The five men and one woman, aged 22 to 62, were seized by France’s DGSI domestic intelligence agency, which did not release their identities, one of the sources said.

Four suspects were picked up in the northeastern city of Moselle, a little more than an hour’s drive from Verdun, which Macron was visiting Tuesday as part of weeklong commemorations of the World War I centenary.

Another was detained in southeast France and a sixth in the west.

An inquiry opened by the Paris prosecutor’s office, in charge of terrorism investigations across the country, is focusing on “a vague and ill-defined project at this stage,” one of the sources said.

On Monday, Interior Minister Christophe Castaner had warned that France remained “on alert” over the threats posed by “extremist networks both on the right and left, which are quite active in our country”.

It was not the first known attempt against Macron.

In July 2017, a 23-year-old was charged with plotting to assassinate the president at France’s Bastille Day military parade.

The man told investigators he wanted to kill Macron along with “Muslims, Jews, blacks and homosexuals,” and three kitchen knives were found in his car.
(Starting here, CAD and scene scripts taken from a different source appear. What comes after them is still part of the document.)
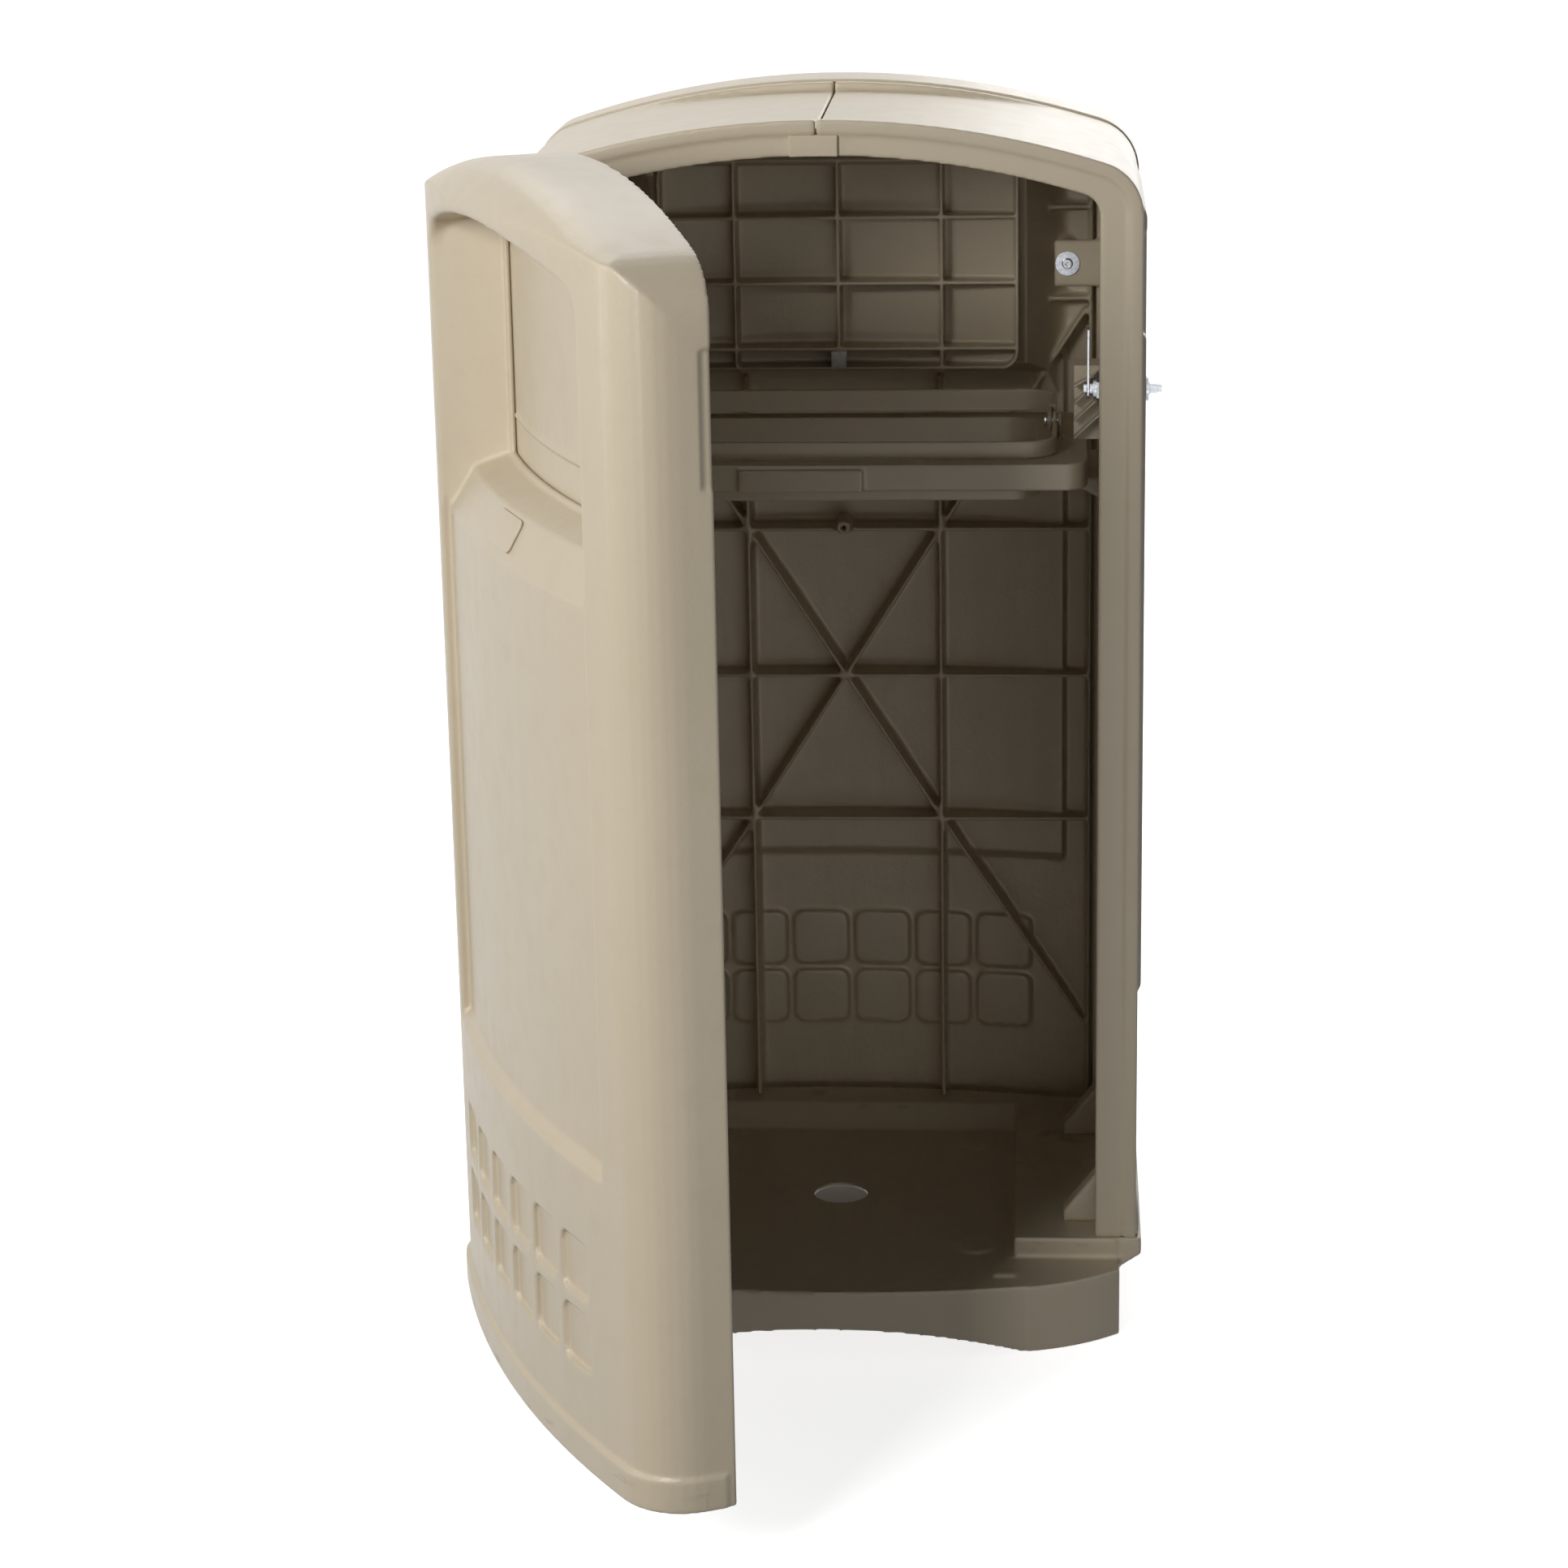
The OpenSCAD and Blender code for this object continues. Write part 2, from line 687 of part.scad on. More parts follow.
// Raised ledges round the pan that the side panels and the rear panel stand on
module side_ledges(flange_x) {
    side = half_w - skirt_inset;
    difference() {
        union() {
            translate([0, 0, pan_h - wall]) linear_extrude(ledge_h + wall)
                polygon(concat(base_pts(3), [[-side, -ledge_front], [side, -ledge_front]]));
            for (m = [0, 1])
                mirror([m, 0, 0])
                    slab([[side - 4, pan_h - 14], [flange_x, pan_h + 4], [flange_x, ledge_z],
                        [side - 4, ledge_z]], -half_d, half_d);
        }
        rotate([90, 0, 90]) translate([0, 0, -pan_half]) linear_extrude(2 * pan_half)
            polygon([[-wide_y, pan_h], [half_d + 12, pan_h], [half_d + 40, ledge_z + 1],
                [-wide_y, ledge_z + 1]]);
    }
}

module rear_panel() color(beige) grounded() difference() {
    at_rear() difference() {
        union() {
            bulged_panel();
            for (s = [-1, 1])
                along_y(-fix_depth(), half_d - fix_y - wall, 9, s * fix_x, fix_z);
            along_y(-rib_plane - 30, 10 - rib_plane, 7, 0, rib_boss_z);
        }
        for (s = [-1, 1])
            along_y(-30, 70, screw_r, s * fix_x, fix_z);
        along_y(-rib_plane - 8, 0, screw_r, 0, rib_boss_z);
    }
    translate([0, 0, pan_h]) linear_extrude(ledge_h + 1)
        polygon(concat(base_pts(2), [[-half_w, 0], [half_w, 0]]));
}

// Depth to which the rear panel's screw bosses reach into its skin
function fix_depth() = panel_bulge - fix_x * fix_x / (2 * panel_r) - wall / 2;

module rear_washers() color(zinc) grounded()
    for (s = [-1, 1])
        translate([s * fix_x, fix_y - washer_t, fix_z]) rotate([-90, 0, 0])
            difference() {
                cylinder(r = washer_r, h = washer_t);
                translate([0, 0, -1]) cylinder(r = screw_r + 0.3, h = washer_t + 2);
            }

module rear_screws() color(zinc) grounded()
    for (s = [-1, 1])
        translate([s * fix_x, fix_y - washer_t, fix_z]) rotate([-90, 0, 0])
            difference() {
                union() {
                    translate([0, 0, -3]) cylinder(r1 = 4, r2 = 5, h = 3);
                    cylinder(r = screw_r, h = 38);
                }
                for (a = [0, 90])
                    rotate([0, 0, a]) translate([-2.5, -0.6, -4]) cube([5, 1.2, 2.5]);
            }

module rear_flap() color(beige) grounded() at_rear() flap_body();

module rear_flap_rod() color(zinc) grounded() at_rear() flap_rod();

module rear_flap_tab() color("white") grounded() at_rear() flap_tab();

module bag_frame() color(beige) grounded() {
    skirt_x = bag_open_half + 2 + wall;
    skirt_y = bag_open_y + 2 + wall;
    under = bag_z - bag_frame_t;
    difference() {
        union() {
            translate([0, 0, under]) linear_extrude(bag_frame_t)
                polygon(round_rect(bag_half, bag_front, 22));
            translate([0, 0, under - 12]) linear_extrude(13) polygon(round_rect(skirt_x, skirt_y, 30));
            translate([-72, -bag_front - 4, under]) cube([106, 10, bag_frame_t - 4]);
            for (s = [-1, 1])
                pivot_ear(s);
        }
        translate([0, 0, under - 13]) linear_extrude(bag_frame_t + 20)
            polygon(round_rect(bag_open_half, bag_open_y, 26));
        difference() {
            translate([0, 0, under - 1]) linear_extrude(bag_frame_t - wall + 1)
                polygon(round_rect(bag_half - wall, bag_front - wall, 19));
            translate([0, 0, under - 2]) linear_extrude(bag_frame_t + 2)
                polygon(round_rect(skirt_x, skirt_y, 30));
        }
    }
}

// Post on the bag frame that holds one ring pin
module pivot_ear(s) {
    difference() {
        translate([s * (ear_x + 2) - 2, -9, bag_z - 1]) cube([4, 18, ring_pivot_z - bag_z + 9]);
        along_x(s * ear_x - 10, s * ear_x + 10, ring_pin_r, 0, ring_pivot_z);
    }
}

// Half of the ring's band, from the pivot's side out to y = ring_y
module ring_band(h, y0) {
    difference() {
        linear_extrude(h) polygon(round_rect(ring_half, ring_y, 32));
        translate([0, 0, -1]) linear_extrude(h + 2)
            polygon(round_rect(ring_half - ring_t, ring_y - ring_t, 28));
        translate([-wide_y, y0 - 2 * wide_y, -1]) cube([2 * wide_y, 2 * wide_y, h + 2]);
    }
}

module ring_eye(x) along_x(x, x + ring_t, ring_eye_r, 0, ring_pivot_z);

module ring_bore() along_x(-wide_y, wide_y, ring_pin_r + run_clear, 0, ring_pivot_z);

module bag_ring_front() color(beige) grounded()
    difference() {
        union() {
            mirror([0, 1, 0]) translate([0, 0, ring_z]) ring_band(ring_h, 0);
            ring_eye(ring_half - ring_t);
            ring_eye(-ring_half);
        }
        ring_bore();
    }

module bag_ring_rear() color(beige) grounded() {
    inner = ring_half - 2 * ring_t - free_gap;
    low = ring_z + 4;
    difference() {
        union() {
            translate([0, 0, low]) ring_band(20, 26);
            ring_eye(inner);
            ring_eye(-inner - ring_t);
            for (s = [-1, 1]) {
                translate([s * (inner + ring_t / 2) - ring_t / 2, 0, low]) cube([ring_t, 28, 18]);
                translate([s > 0 ? inner : -ring_half, 24, low]) cube([ring_half - inner, ring_t, 20]);
            }
        }
        ring_bore();
    }
}

module bag_ring_pins() color(zinc) grounded()
    for (s = [-1, 1])
        translate([s * (ring_half - ring_t - free_gap / 2), 0, ring_pivot_z]) rotate([0, s * 90, 0]) {
            translate([0, 0, -ring_t - 1]) cylinder(r = ring_pin_r, h = 3 * ring_t + 2);
            translate([0, 0, -ring_t - 3]) cylinder(r = ring_pin_r + 2, h = 2);
        }

// Slatted block above the bag frame, on the side panel
module guide_block(inner_x) {
    y0 = lock_y + cam_w / 2 + 8;
    z0 = bag_z + 13;
    z1 = lock_z + 14;
    outer = half_w - wall;
    rise = 26;
    translate([inner_x, y0 + 14, z0]) cube([outer - inner_x, 32, z1 - z0]);
    for (k = [0:3]) {
        z = z0 + 2 + 15 * k;
        end = min(z + rise, z1 - 2);
        slab([[inner_x, z], [inner_x, z + 2], [inner_x + 28, end + 2], [inner_x + 28, end]],
            y0 + 0.5, y0 + 14.5);
    }
    translate([outer - 6, y0 + 4, z0]) cube([6, 30, z1 - z0]);
}

module guide_block_right() color(beige) grounded() guide_block(frame_half - 21);

module guide_block_left() color(beige) grounded() mirror([1, 0, 0]) guide_block(frame_half - 21);

module lock_body() color(zinc) grounded()
    difference() {
        union() {
            lock_axis(cam_x + 4, face_x, lock_r);
            lock_axis(face_x, face_x + 2.5, lock_r + 1.5);
        }
        lock_axis(cam_x, face_x + 5, 6 + run_clear);
    }

module lock_nut() color(zinc) grounded()
    translate([cam_x + 7, lock_y, lock_z]) rotate([0, 90, 0])
        difference() {
            cylinder(r = lock_r + 4, h = 5, $fn = 6);
            translate([0, 0, -1]) cylinder(r = lock_r, h = 8);
        }

module lock_plug() color(zinc) grounded() lock_axis(cam_x + cam_t / 2, face_x + 3.5, 6);

// Hooked cam, upright when unlocked
module lock_cam() color(zinc) grounded()
    translate([cam_x - cam_t / 2, lock_y, lock_z]) rotate([0, 90, 0])
        difference() {
            union() {
                cylinder(r = cam_w / 2 + 1.5, h = cam_t);
                translate([-cam_len, -cam_w / 2, 0]) cube([cam_len, cam_w, cam_t]);
                translate([-cam_len, -cam_w / 2 - hook_d, 0]) cube([6, hook_d + 1, cam_t]);
            }
            translate([0, 0, -1]) cylinder(r = screw_r + run_clear, h = cam_t + 2);
        }

module lock_cam_screw() color(zinc) grounded() {
    lock_axis(cam_x - cam_t / 2 - 3, cam_x - cam_t / 2, 5);
    lock_axis(cam_x - cam_t / 2 - 1, cam_x + cam_t / 2, screw_r);
}

module lock_key() color(zinc) grounded() {
    x0 = face_x + 3.5;
    translate([x0, lock_y - 4, lock_z - 4]) cube([6, 8, 8]);
    translate([x0 + 6, lock_y - 3.2, lock_z - 3.2]) cube([4, 6.4, 6.4]);
}

// Door-side knuckle, joined to the door's side wall
module door_knuckle(zc) {
    translate([hinge_x, hinge_y, zc - knuckle_h / 2]) {
        cylinder(r = knuckle_r, h = knuckle_h);
        translate([-knuckle_r, -knuckle_r - 3, 0]) cube([knuckle_r, knuckle_r + 3, knuckle_h]);
    }
}

module door_shell() color(beige) grounded() opened() {
    difference() {
        union() {
            difference() {
                at_front() bulged_panel();
                for (z = [hinge_low_z, hinge_high_z], low = [-1.5 * knuckle_h - pin_room, knuckle_h / 2])
                    translate([-panel_half - 10, door_y - 16, z + low])
                        cube([10 + 2 * knuckle_r + 2, 17, knuckle_h + pin_room]);
                finger_notch();
            }
            for (z = [hinge_low_z, hinge_high_z])
                door_knuckle(z);
            strike_boss();
        }
        for (z = [hinge_low_z, hinge_high_z])
            translate([hinge_x, hinge_y, z - knuckle_h])
                cylinder(r = pin_r + run_clear, h = 2 * knuckle_h);
        for (s = [-1, 1])
            strike_hole(s, screw_r);
    }
}

// Grip cut into the back edge of the door's free side
module finger_notch() translate([panel_half - 2.5, door_y - 9, body_h - 205]) cube([10, 20, 104]);

// Pad inside the door that the strike is screwed to
module strike_boss() {
    intersection() {
        translate([cam_x - 17, door_y - 120, strike_z - 30]) cube([38, 102, 60]);
        at_front() panel_mass(wall / 2);
    }
}

module strike_hole(s, r) along_y(door_y - 32, door_y + 8, r, cam_x, strike_z + 19 * s);

// Keeper with two ears; its pin is what the lock's cam hooks
module door_strike() color(zinc) grounded() opened() {
    plate_y = door_y - 18;
    difference() {
        union() {
            translate([cam_x - 12, plate_y, strike_z - 26]) cube([19, 2.5, 52]);
            for (s = [-1, 1])
                translate([cam_x + s * strike_gap - 1, plate_y, strike_z - 7])
                    cube([2, strike_y + 5 - plate_y, 12]);
        }
        for (s = [-1, 1])
            strike_hole(s, screw_r + 0.2);
        along_x(cam_x - 20, cam_x + 20, strike_pin_r, strike_y, strike_z);
    }
}

module strike_pin() color(zinc) grounded() opened()
    along_x(cam_x - strike_gap - 1, cam_x + strike_gap + 1, strike_pin_r, strike_y, strike_z);

module strike_screws() color(zinc) grounded() opened()
    for (s = [-1, 1])
        translate([cam_x, door_y - 15.5, strike_z + 19 * s]) rotate([90, 0, 0]) {
            cylinder(r = screw_r, h = 15);
            translate([0, 0, -2]) cylinder(r = 4, h = 2);
        }

module door_flap() color(beige) grounded() opened() at_front() flap_body();

module door_flap_rod() color(zinc) grounded() opened() at_front() flap_rod();

module door_flap_tab() color("white") grounded() opened() at_front() flap_tab();

module hinge_pin(zc) {
    top = zc + 1.5 * knuckle_h + knuckle_gap;
    translate([hinge_x, hinge_y, top - 3 * knuckle_h - 4]) cylinder(r = pin_r, h = 3 * knuckle_h + 4);
    translate([hinge_x, hinge_y, top]) cylinder(r = knuckle_r - 0.5, h = 2);
}

module hinge_pin_upper() color(zinc) grounded() hinge_pin(hinge_high_z);

module hinge_pin_lower() color(zinc) grounded() hinge_pin(hinge_low_z);

base();
side_panel_left();
side_panel_right();
roof_clip_front();
roof_clip_rear();
rear_panel();
rear_washers();
rear_screws();
rear_flap();
rear_flap_rod();
rear_flap_tab();
bag_frame();
bag_ring_front();
bag_ring_rear();
bag_ring_pins();
guide_block_left();
guide_block_right();
lock_body();
lock_nut();
lock_plug();
lock_cam();
lock_cam_screw();
lock_key();
door_shell();
door_flap();
door_flap_rod();
door_flap_tab();
door_strike();
strike_pin();
strike_screws();
hinge_pin_upper();
hinge_pin_lower();
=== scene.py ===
"""Finished looks of an outdoor litter container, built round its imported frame."""

import json
import logging
import math
from dataclasses import dataclass, field
from enum import Enum
from typing import Callable, Iterable

import bmesh
import bpy
import numpy as np
from mathutils import Euler, Matrix, Vector

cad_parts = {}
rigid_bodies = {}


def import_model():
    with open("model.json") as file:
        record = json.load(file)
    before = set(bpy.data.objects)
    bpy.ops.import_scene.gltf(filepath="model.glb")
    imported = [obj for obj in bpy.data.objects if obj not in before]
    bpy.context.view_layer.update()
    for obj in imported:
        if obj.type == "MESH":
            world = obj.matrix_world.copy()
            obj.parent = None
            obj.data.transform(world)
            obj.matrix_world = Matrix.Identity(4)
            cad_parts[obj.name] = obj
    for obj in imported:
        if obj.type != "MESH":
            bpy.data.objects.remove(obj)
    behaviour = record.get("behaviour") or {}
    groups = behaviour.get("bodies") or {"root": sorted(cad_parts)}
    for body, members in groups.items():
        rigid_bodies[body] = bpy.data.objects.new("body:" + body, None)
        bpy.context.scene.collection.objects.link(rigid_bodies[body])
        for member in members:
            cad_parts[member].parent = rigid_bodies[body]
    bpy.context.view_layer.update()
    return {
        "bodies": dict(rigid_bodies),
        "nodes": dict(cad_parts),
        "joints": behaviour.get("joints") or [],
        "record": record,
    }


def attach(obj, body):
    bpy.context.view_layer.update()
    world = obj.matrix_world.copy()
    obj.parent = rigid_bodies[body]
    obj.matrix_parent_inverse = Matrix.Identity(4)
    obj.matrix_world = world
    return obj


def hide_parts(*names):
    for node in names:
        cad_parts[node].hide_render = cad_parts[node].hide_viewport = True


LOG = logging.getLogger("litter_container")
MM = 0.001
# Places in metres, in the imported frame: its origin is the drain hole's centre on the pan's floor.
GROUND_Z = -0.062
HINGE_LINE = (-0.266, -0.1565, 0.0)
DOOR_BACK_Y = -0.150
REAR_BACK_Y = 0.147
# Degrees that the door stands open at rest.
DOOR_OPEN = 66.5
# Radius of both bulged panels' outer faces.
PANEL_RADIUS = 1.087
# Corners that are closer than this are one corner.
MERGE_DISTANCE = 0.02 * MM
# How far one pass of smoothing moves a point towards its neighbours.
SMOOTH_FACTOR = 0.5
Point = tuple[float, float, float]
Colour = tuple[float, float, float, float]


class Slot(Enum):
    """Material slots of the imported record."""

    PLASTIC = "moulded_plastic"
    ZINC = "zinc_steel"
    TAB = "clear_tab"


class Body(Enum):
    """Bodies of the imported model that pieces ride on."""

    MAIN = "body"
    DOOR = "door"
    DOOR_FLAP = "door_flap"
    REAR_FLAP = "rear_flap"
    RING_FRONT = "ring_front"
    RING_REAR = "ring_rear"
    LOCK = "lock_rotor"


# ---------------------------------------------------------------- shader maths


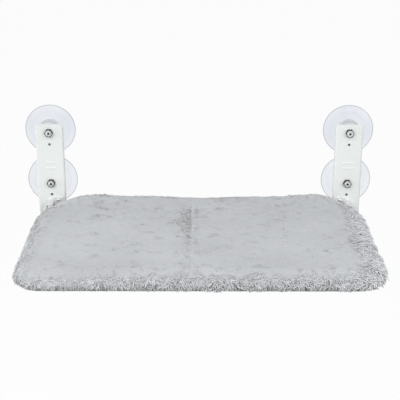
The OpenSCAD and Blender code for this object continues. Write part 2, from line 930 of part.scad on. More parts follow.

Several other suspected far-right members have been arrested since 2017, the year Macron was elected president after police found they might be preparing imminent attacks.

This summer 13 people with links to the radical Action des Forces Operationnelles (Operational Forces Action) group were arrested by anti-terrorist police over an alleged plot to attack Muslims.

And 10 people were also arrested in October 2017 over suspicions of wanting to target Muslims as well as politicians like the far-left firebrand Jean-Luc Melenchon as well as Castaner.

In a report filed by the DGSI as part of that investigation, it said the far right in France consisted of several disparate and competing groups with only “limited” operational capacity.